Contrairement à ce que l’on croit, la rétribution principale est symbolique ou morale : la reconnaissance. Il y a bien sûr des formes matérielles de rétribution, comme le salaire ou les primes. Mais l’efficacité de l’argent dépend d’abord de la dimension symbolique. 

Certaines personnes touchent des salaires extraordinaires et travaillent pourtant sans enthousiasme. Je rencontre dans mon cabinet des ingénieurs avec un salaire aux alentours de 10 000 euros par mois et qui se sentent démotivés parce que, par exemple, un de leurs collègues bénéficie d’une position de prestige telle qu’ils se sentent floués. A l’inverse, les infirmières, dont le salaire est bas, mais qui bénéficient d’une forte reconnaissance sociale, sont capables de s’investir dans leur travail de façon illimitée. 

Mais la reconnaissance ne s’exprime pas n’importe comment. Il ne suffit pas d’une bonne tape dans le dos. Elle passe par deux grandes formes de jugement. 

Le premier est le jugement d’utilité (économique, technique ou sociale) sur le service rendu par un opérateur. Qui peut juger de l’utilité de quelqu’un ? Ce sont ses supérieurs hiérarchiques, bien sûr, mais également ses subordonnés. Ceux-ci portent un jugement sévère sur l’utilité de leur chef. Les gens sont très attachés à ce jugement d’utilité. C’est pourquoi la mise au placard devient si douloureuse.

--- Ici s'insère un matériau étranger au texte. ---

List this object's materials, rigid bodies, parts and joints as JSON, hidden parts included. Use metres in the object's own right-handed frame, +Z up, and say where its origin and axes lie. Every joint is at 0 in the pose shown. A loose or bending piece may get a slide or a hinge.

Lorsque des travailleurs ne sont plus reconnus comme utiles, malgré leur salaire, ils tombent malades. 

Le deuxième jugement est celui de beauté. Il confirme que le travail accompli respecte les règles, que les solutions trouvées sont simples, dépouillées. Ce jugement de beauté contient lui-même deux niveaux. Tout d’abord, le niveau de conformité. Face à un tableau électrique, un électricien peut s’exclamer « ça, c’est du beau boulot ! » Cette appréciation signifie généralement que le tableau est lisible, clair, qu’il va pouvoir intervenir dessus sans risque d’électrocution, en un mot, qu’il respecte les règles de l’art. C’est justement parce qu’il faut connaître les règles de l’art que le jugement de conformité est porté par les pairs, ceux qui partagent le même savoir. Ce jugement confère alors à celui qui le reçoit l’appartenance à un métier, à un collectif de travail. S’il respecte les règles de travail, il est admis dans le cercle. Cela permet de conjurer la solitude. Lorsque le jugement de conformité est acquis, on peut espérer accéder au deuxième jugement de beauté : l’originalité. Ce qui fait qu’on reconnaît le style de quelqu’un, le « plus ». On accède alors à l’identité, ce par quoi je ne suis à nul autre pareil. 

On voit donc que dans le travail, la reconnaissance porte d’abord sur le faire. Ce n’est qu’après que l’on peut rapatrier ce jugement sur le faire dans le registre de l’être.